Using the records below, quote only the span that opens with the line containing "Continue the build123d" and closes with the line containing "of the zinc", exactly and inclusively.

-------- Data supplied

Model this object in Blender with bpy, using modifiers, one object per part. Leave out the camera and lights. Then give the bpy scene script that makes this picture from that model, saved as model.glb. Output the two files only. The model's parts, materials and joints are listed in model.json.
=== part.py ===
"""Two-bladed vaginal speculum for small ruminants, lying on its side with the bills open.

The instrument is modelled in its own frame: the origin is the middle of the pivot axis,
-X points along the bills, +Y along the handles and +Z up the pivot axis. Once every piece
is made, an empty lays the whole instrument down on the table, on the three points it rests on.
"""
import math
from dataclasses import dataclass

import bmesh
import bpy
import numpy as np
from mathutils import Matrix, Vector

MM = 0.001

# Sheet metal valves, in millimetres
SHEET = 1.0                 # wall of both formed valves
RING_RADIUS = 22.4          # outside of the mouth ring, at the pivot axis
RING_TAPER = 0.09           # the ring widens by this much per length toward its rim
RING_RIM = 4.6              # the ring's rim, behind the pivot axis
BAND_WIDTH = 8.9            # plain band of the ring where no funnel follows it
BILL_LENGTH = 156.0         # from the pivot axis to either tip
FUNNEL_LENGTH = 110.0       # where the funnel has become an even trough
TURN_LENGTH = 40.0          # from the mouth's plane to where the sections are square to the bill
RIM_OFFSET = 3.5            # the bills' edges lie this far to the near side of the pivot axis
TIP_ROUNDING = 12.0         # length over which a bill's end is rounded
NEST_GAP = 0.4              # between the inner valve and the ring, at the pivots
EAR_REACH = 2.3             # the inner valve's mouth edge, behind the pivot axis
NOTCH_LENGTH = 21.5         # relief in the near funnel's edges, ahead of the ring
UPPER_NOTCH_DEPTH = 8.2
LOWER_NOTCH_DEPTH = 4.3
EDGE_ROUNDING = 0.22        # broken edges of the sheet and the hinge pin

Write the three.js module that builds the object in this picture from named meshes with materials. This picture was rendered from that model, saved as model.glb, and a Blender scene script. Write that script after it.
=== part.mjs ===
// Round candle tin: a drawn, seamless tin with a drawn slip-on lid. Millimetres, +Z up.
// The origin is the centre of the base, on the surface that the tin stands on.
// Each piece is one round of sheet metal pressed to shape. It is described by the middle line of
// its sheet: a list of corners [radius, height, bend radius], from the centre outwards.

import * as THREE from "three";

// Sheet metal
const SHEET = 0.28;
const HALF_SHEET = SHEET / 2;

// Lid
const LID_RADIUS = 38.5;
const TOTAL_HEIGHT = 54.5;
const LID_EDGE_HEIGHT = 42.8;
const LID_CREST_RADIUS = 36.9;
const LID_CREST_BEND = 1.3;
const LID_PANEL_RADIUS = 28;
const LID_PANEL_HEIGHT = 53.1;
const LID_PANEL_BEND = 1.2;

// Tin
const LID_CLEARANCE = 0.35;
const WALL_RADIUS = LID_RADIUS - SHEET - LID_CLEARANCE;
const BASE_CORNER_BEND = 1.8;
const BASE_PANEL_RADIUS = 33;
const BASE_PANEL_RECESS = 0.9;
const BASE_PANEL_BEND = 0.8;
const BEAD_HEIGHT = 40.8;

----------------
-------- Data supplied

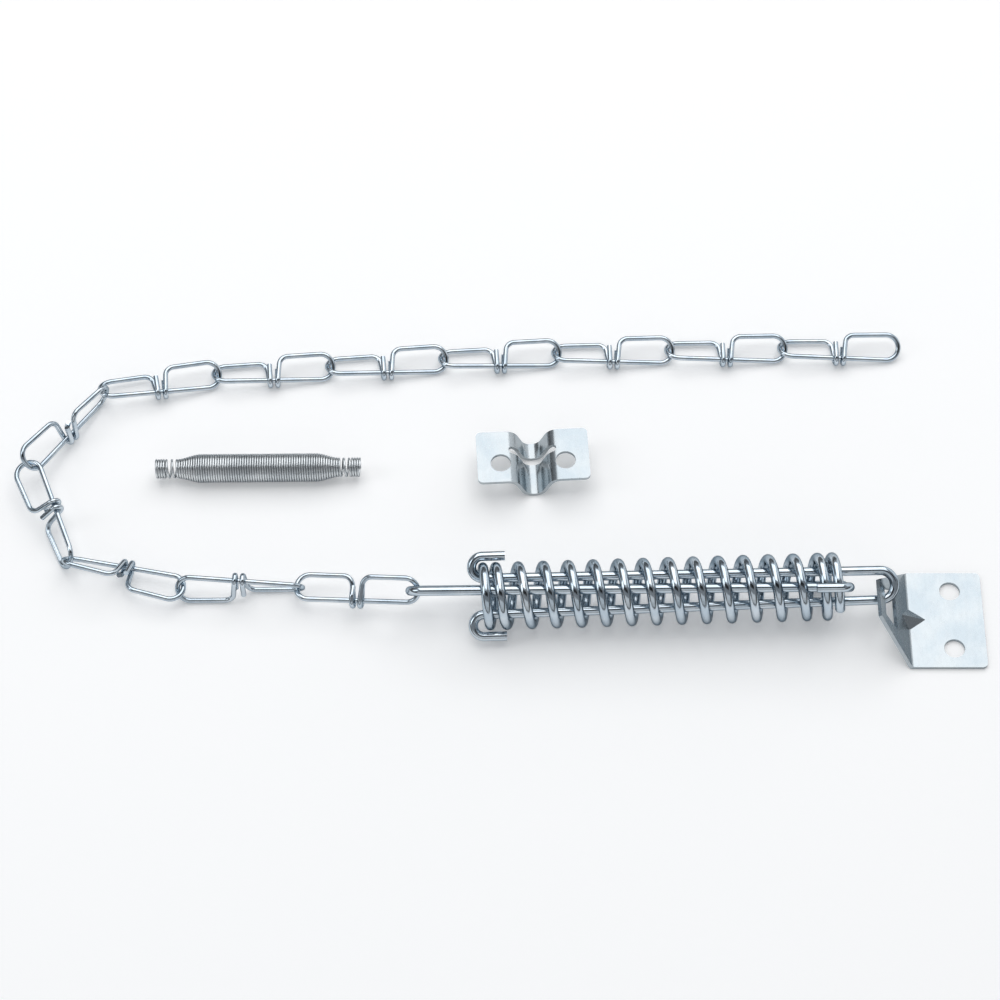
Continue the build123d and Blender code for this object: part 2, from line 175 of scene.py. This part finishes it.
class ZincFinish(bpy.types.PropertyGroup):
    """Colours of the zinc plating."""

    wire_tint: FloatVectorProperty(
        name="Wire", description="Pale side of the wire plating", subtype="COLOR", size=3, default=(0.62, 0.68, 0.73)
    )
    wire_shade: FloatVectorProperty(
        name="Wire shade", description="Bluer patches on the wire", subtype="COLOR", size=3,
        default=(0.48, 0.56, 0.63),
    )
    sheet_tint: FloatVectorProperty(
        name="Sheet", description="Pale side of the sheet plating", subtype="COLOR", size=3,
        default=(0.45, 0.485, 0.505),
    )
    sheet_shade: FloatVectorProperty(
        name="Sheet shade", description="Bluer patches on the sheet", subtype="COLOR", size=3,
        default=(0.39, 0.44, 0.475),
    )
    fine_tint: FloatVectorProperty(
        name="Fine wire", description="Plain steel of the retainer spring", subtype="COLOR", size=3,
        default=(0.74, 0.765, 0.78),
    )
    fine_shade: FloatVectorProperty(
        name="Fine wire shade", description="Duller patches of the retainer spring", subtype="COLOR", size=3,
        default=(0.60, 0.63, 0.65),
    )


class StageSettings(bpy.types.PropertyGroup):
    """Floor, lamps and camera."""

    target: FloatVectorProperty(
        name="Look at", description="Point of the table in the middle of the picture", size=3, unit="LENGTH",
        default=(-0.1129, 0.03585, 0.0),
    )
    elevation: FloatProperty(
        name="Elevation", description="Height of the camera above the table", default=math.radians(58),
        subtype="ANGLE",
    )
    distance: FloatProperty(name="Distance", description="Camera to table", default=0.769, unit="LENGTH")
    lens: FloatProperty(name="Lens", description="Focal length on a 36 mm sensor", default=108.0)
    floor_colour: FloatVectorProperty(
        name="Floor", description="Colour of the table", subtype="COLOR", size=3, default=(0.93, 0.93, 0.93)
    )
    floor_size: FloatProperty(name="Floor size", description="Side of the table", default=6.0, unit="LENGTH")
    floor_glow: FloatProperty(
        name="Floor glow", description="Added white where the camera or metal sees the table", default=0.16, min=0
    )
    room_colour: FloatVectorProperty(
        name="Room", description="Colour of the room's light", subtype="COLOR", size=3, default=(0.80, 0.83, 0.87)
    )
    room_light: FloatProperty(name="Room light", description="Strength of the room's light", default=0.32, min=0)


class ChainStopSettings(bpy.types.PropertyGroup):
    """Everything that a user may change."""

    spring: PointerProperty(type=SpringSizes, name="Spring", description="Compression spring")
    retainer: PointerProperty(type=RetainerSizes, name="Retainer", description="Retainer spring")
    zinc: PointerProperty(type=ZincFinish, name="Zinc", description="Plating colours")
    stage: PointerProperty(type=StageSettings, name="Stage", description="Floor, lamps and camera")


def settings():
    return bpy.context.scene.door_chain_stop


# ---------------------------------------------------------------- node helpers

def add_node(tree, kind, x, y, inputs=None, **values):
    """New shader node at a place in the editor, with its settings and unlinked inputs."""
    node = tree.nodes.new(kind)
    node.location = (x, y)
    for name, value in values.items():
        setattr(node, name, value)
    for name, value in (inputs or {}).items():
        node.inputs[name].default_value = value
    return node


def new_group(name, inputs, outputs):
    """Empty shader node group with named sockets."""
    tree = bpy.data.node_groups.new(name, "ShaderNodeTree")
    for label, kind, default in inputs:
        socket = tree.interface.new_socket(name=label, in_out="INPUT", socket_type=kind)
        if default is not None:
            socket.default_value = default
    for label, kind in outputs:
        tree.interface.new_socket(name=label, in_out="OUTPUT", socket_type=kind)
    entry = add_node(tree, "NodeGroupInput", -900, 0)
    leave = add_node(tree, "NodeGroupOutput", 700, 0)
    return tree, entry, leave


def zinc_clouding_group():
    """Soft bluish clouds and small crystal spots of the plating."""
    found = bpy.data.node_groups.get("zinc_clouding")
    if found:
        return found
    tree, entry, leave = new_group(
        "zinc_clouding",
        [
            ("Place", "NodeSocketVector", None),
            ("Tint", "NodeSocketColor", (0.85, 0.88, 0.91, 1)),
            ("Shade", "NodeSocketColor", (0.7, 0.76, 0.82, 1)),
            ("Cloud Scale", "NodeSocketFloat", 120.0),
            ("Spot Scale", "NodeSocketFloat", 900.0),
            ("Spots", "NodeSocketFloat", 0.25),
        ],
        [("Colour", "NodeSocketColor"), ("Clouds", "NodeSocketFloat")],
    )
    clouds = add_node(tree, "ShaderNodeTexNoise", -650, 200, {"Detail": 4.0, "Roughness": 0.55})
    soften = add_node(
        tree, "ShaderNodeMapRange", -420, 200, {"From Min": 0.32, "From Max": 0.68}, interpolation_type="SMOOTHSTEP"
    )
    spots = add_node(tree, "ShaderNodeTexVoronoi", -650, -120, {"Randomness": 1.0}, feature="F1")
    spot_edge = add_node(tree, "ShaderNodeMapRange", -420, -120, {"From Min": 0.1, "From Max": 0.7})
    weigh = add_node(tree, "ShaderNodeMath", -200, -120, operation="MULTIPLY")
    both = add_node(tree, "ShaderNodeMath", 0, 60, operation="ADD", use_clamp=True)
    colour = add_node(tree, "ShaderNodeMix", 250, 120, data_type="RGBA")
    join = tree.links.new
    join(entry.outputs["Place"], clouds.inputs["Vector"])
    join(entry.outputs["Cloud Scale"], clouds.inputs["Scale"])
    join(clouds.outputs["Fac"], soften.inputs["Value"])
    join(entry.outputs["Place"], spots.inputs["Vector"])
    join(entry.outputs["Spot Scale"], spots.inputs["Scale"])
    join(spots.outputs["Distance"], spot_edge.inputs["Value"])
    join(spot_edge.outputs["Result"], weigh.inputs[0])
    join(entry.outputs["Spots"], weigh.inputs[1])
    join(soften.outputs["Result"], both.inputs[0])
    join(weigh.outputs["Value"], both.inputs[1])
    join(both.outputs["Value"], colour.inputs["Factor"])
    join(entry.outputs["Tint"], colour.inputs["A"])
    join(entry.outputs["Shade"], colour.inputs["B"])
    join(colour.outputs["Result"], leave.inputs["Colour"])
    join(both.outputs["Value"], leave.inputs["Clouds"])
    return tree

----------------

§ **Exercise result**:
Continue the build123d and Blender code for this object: part 2, from line 175 of scene.py. This part finishes it.
class ZincFinish(bpy.types.PropertyGroup):
    """Colours of the zinc plating."""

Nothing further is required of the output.